Automatic Essay Scoring in a Brazilian Scenario
Felipe Akio Matsuoka
TL;DR
Addresses the challenge of scalable, fair AES for Brazilian ENEM Portuguese essays by training a BERT-based regression model that takes theme and essay as input. The BERT_ENEM_Regression model using BERTimbau base with a 5-output head achieves a total $QWK$ of 0.79 and a total $RMSE$ of 90.96 on a heldout set, outperforming prior baselines on the Essay-br dataset. The work also discusses limitations due to grammar sensitivity and dataset skew, suggesting future enhancements in data diversification and grammar-aware signals.
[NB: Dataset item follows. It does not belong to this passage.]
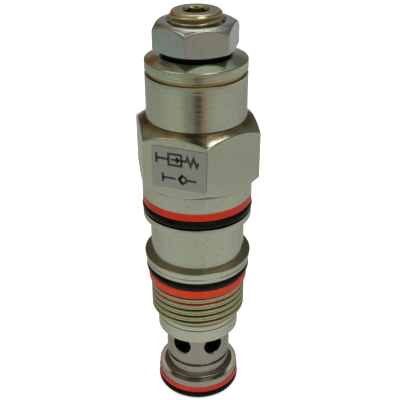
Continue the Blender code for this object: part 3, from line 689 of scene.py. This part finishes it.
def screw_material(out, height, slope):
    """Index of a face's material: 1 in the key socket, 2, a brighter copy for painted highlight, on the
    thread and shoulder that show.
    """
    # The key socket takes the darker groove zinc: painted shade.
    if out < 2.35 and height < SCREW_TOP - 0.25:
        return 1
    return 2 if out > 4.05 and height > 70.0 else 0


def make_screw():
    """Adjusting screw with a key socket in its top."""
    angles = hex_angles(SOCKET_TURN, 120, 1.3)
    count = len(angles)
    socket = hex_radius(angles, 3.969, SOCKET_TURN, 0.08)
    rim = 2.55
    top = soften(
        [
            (0.0, 80.1, 0.0), (1.2, 80.5, 0.1), (socket, 80.55, 0.06),
            (socket, SCREW_TOP - (rim - socket) * 0.667, 0.07), (rim, SCREW_TOP, 0.08),
            (4.0, SCREW_TOP, 0.1), (4.29, SCREW_TOP - 0.05, 0.05), (4.48, SCREW_TOP - 0.15, 0.05),
            (4.6, SCREW_TOP - 0.27, 0.05),
        ],
        count, closed=False,
    )
    foot = [(SCREW_ROOT, 69.1), (SCREW_ROOT, 69.0, 0.03), (3.0, 69.0), (3.0, 68.3, 0.15), (0.0, 68.3, 0.0)]
    foot = soften(foot, count, closed=False)
    thread = screw_thread(angles, SCREW_TOP - 0.4, 69.15)
    screw = skin("adjusting_screw_fine", [top, thread, foot], angles)
    finish_piece(
        screw, "adjusting_screw", ["adjusting_screw"], "yellow_zinc_plate",
        YELLOW_ZINC, SHADED_GROOVE_ZINC, LIT_GOLDEN_ZINC,
    )
    paint(screw, screw_material)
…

Overall, the approach demonstrates that transformer-based AES can scale to large-scale exams while aligning closely with human scoring criteria.
Abstract
This paper presents a novel Automatic Essay Scoring (AES) algorithm tailored for the Portuguese-language essays of Brazil's Exame Nacional do Ensino Médio (ENEM), addressing the challenges in traditional human grading systems. Our approach leverages advanced deep learning techniques to align closely with human grading criteria, targeting efficiency and scalability in evaluating large volumes of student essays. This research not only responds to the logistical and financial constraints of manual grading in Brazilian educational assessments but also promises to enhance fairness and consistency in scoring, marking a significant step forward in the application of AES in large-scale academic settings.